Na madrugada de 26 de abril de 1986, ocorreu um dos mais graves desastres ecológicos de que se tem notícia. Explosões na Central Atômica de Chernobil, na atual Ucrânia, destruíram um dos reatores do complexo, lançando uma quantidade altíssima de radionuclídios na atmosfera. Setenta por cento desse material caiu sobre a Bielorússia. O pequeno país vizinho, com uma população predominantemente rural e onde não havia usinas nucleares, perdeu 478 de suas aldeias; 70 delas enterradas para sempre devido à contaminação nuclear. Atualmente, na região, uma em cada cinco pessoas vive em terras contaminadas. O número de doentes de câncer, pessoas com deficiência mental e mutações genéticas cresce a cada ano. Antes de Chernobil, havia 82 casos de câncer para cada 100 mil habitantes; hoje, há 6 mil casos; 74 vezes mais. Alguns dias após o acidente, a radiação havia atingido toda a Europa ocidental, a China, a Índia e os EUA. Os dados do Relatório da Escola de Radioecologia Sákharov são citados pela jornalista ucraniana, Nobel de Literatura, Svetlana Aleksiévitch em seu impactante "Vozes de Tchernóbil: a história oral do desastre nuclear" (Cia das Letras, 384 pág.).
O reator que explodiu foi parcialmente isolado dentro de um "sarcófago" montado com auxílio de robôs e helicópteros. Antes disso, muitos operários enviados pelo governo da ex-URSS morreram contaminados após cumprirem tarefas na área. Trinta anos depois, o reator segue ativo e lança aerossóis radioativos no ar. O sarcófago é um "defunto que respira", diz Svetlana. Uma nova construção capaz de isolar o reator por 100 anos será construída. O projeto, chamado "A Arca", terá 1.509 metros de altura, fundações colossais e 18 mil toneladas de aço de alta qualidade para resistir às radiações.

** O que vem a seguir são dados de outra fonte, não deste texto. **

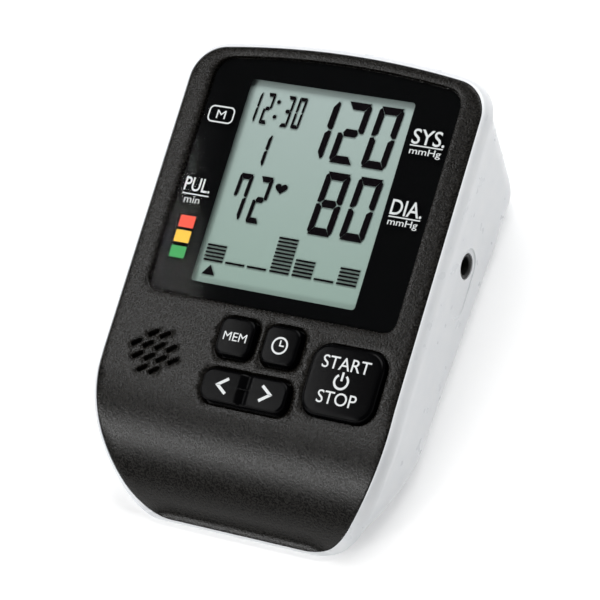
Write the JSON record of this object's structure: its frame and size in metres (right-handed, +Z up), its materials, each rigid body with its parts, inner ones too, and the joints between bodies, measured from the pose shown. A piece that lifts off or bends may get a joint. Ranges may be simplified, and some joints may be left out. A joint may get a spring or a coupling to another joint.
{
  "type": "blood pressure monitor",
  "caption": "Desktop upper arm blood pressure monitor: tilted display under a black window, push keys, rocker, speaker grille, battery bay, pump, valve and air socket.",
  "frame": {"origin": "on the surface it stands on, under the middle of the case", "axes": "+Z up, -Y towards the user's end of the face, +X to the right as the display is read"},
  "size_m": [0.1116, 0.1556, 0.0469],
  "materials": {
    "panel_plastic": "fine spark-eroded texture",
    "white_case": "satin gloss white ABS",
    "rubber": "moulded rubber",
    "screw_steel": "zinc plated",
    "window": "polished clear acrylic over a black printed border",
    "black_tape": "black foam tape",
    "display_glass": "liquid crystal cell",
    "display_film": "grey-green reflector film",
    "white_plastic": "natural moulded plastic",
    "key_plastic": "satin black",
    "black_plastic": "satin black",
    "circuit_board": "green solder mask",
    "bare_steel": "plated steel",
    "cone_paper": "pressed paper",
    "cell_wrap": "plain printed wrap over a steel can",
    "spring_steel": "nickel plated",
    "pin_brass": "nickel plated brass",
    "clear_hose": "translucent silicone",
    "magnet": "sintered ferrite",
    "copper_winding": "enamelled copper wire"
  },
  "bodies": {
    "case": {"front_panel": "panel_plastic", "lower_shell": "white_case", "rubber_feet": "rubber", "case_screws": "screw_steel", "window_lens": "window", "lens_tape": "black_tape", "lcd_cell": "display_glass", "lcd_reflector": "display_film", "lcd_holder": "white_plastic", "contact_strips": "rubber", "start_switch": "black_plastic", "mem_switch": "black_plastic", "clock_switch": "black_plastic", "rocker_switches": "black_plastic", "main_board": "circuit_board", "processor_chip": "black_plastic", "capacitors": "black_plastic", "board_screws": "screw_steel", "speaker_frame": "bare_steel", "speaker_cone": "cone_paper", "speaker_magnet": "bare_steel", "cell_1": "cell_wrap", "cell_2": "cell_wrap", "cell_3": "cell_wrap", "cell_4": "cell_wrap", "battery_springs": "spring_steel", "battery_plates": "spring_steel", "power_socket": "black_plastic", "power_pin": "pin_brass", "air_socket": "white_plastic", "air_tee": "white_plastic", "socket_tube": "clear_hose", "pump_tube": "clear_hose", "valve_tube": "clear_hose", "sensor_tube": "clear_hose", "pressure_sensor": "white_plastic", "motor_can": "bare_steel", "motor_end_cap": "black_plastic", "motor_magnets": "magnet", "pump_housing": "white_plastic", "wobble_plate": "rubber", "pump_head": "white_plastic", "valve_body": "white_plastic", "valve_yoke": "bare_steel", "valve_coil": "copper_winding"},
    "start_button": {"start_key": "key_plastic", "start_plunger": "white_plastic"},
    "mem_button": {"mem_key": "key_plastic", "mem_plunger": "white_plastic"},
    "clock_button": {"clock_key": "key_plastic", "clock_plunger": "white_plastic"},
    "rocker_button": {"rocker_key": "key_plastic", "rocker_plungers": "white_plastic"},
    "door": {"battery_door": "white_case"},
    "pump_rotor": {"motor_shaft": "bare_steel", "motor_armature": "copper_winding", "pump_crank": "white_plastic"},
    "exhaust_valve": {"valve_plunger": "bare_steel"}
  },
  "joints": [
    {"name": "start_press", "type": "slide", "parent": "case", "child": "start_button", "axis": [0, 0.1323, -0.9912], "range_m": [0, 0.0005], "stiffness_N_per_m": 1200, "springref_m": -0.0008},
    {"name": "mem_press", "type": "slide", "parent": "case", "child": "mem_button", "axis": [0, 0.1323, -0.9912], "range_m": [0, 0.0005], "stiffness_N_per_m": 1200, "springref_m": -0.0008},
    {"name": "clock_press", "type": "slide", "parent": "case", "child": "clock_button", "axis": [0, 0.1323, -0.9912], "range_m": [0, 0.0005], "stiffness_N_per_m": 1200, "springref_m": -0.0008},
    {"name": "rocker_tilt", "type": "hinge", "parent": "case", "child": "rocker_button", "pos_m": [0.0015, -0.03812, 0.02623], "axis": [0, 0.9912, 0.1323], "range_deg": [-2.5, 2.5], "stiffness_Nm_per_rad": 0.25},
    {"name": "door_hinge", "type": "hinge", "parent": "case", "child": "door", "pos_m": [-0.017, 0.0379, 0.0023], "axis": [1, 0, 0], "range_deg": [0, 95]},
    {"name": "pump_spin", "type": "hinge", "parent": "case", "child": "pump_rotor", "pos_m": [0.025, 0.0525, 0.017], "axis": [1, 0, 0], "continuous": true},
    {"name": "valve_lift", "type": "slide", "parent": "case", "child": "exhaust_valve", "axis": [-1, 0, 0], "range_m": [0, 0.0008], "stiffness_N_per_m": 150, "springref_m": -0.0008}
  ]
}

Logo quando ocorreu a tragédia, o mundo não foi informado da sua gravidade. Particularmente na ex-URSS e em todo o leste europeu, a população não foi sequer comunicada. Em Sófia, na Bulgária, o desfile de 1º de maio ocorreu normalmente, sob uma fina chuva. Os operários, camponeses e estudantes que empunhavam bandeiras vermelhas estranharam ao ver a Tribuna de Honra vazia na avenida central. Mais tarde, os motivos foram conhecidos. A chuva que caía sobre Sófia estava impregnada de resíduos radioativos de Chernobil. Os dirigentes do Partido Comunista Búlgaro não suspenderam o evento, porque isso exigiria relatar a tragédia ocorrida na "pátria-mãe do Socialismo". O episódio diz muito sobre o que foi o "Socialismo Real", algo que segue sendo pouco conhecido na América Latina. Ilustra, também, o quanto a ideologia pode se sobrepor à realidade.
Faz tempo, uma chuva tóxica cai sobre a esquerda brasileira. Seus componentes dizem respeito às limitações da matriz teórica marxista e à repetição de práticas e discursos blindados ao exame radical de seus pressupostos. Para que a esquerda renasça, será preciso que seus polos independente a reinventem. Por enquanto, a justificativa para a ausência do deslocamento crítico é oferecida pelo "Outro", pelo conveniente inimigo; aquele que coloca em risco as pretensões de poder. Há mesmo quem, diante da mediocridade e da agenda de retrocessos proposta pelo governo Temer, fale que vivemos em uma "ditadura". Curiosa síntese vinda de quem construiu alianças com a extrema direita e promoveu um ajuste fiscal que deixou intocados os interesses dos grandes empresários e do rentismo. Uma experiência que, como se não bastasse, agenciou sistemático assalto ao Erário, ao lado dos corsários de sempre. O balanço dos erros e o ajuste de contas com as pequenas e grandes vilanias cometidas em nome da "causa", entretanto, serão mais uma vez adiados. Agora, em nome da luta contra o "golpe". Os burocratas da Guerra Fria, seguidos pelos impávidos e pelos tontos, se unem para consagrar uma fórmula pela qual possam reviver seus dogmas. Ao invés de um novo pensamento, a compulsão pelo antigo discurso. "Repito, logo existo", eis a consigna da velha esquerda. Enquanto isso, os dirigentes dos sonhos destroçados, os membros do "comitê central do futuro ofuscante" – para lembrar um verso de Maiakovski – se perguntam quando embarcam para Curitiba.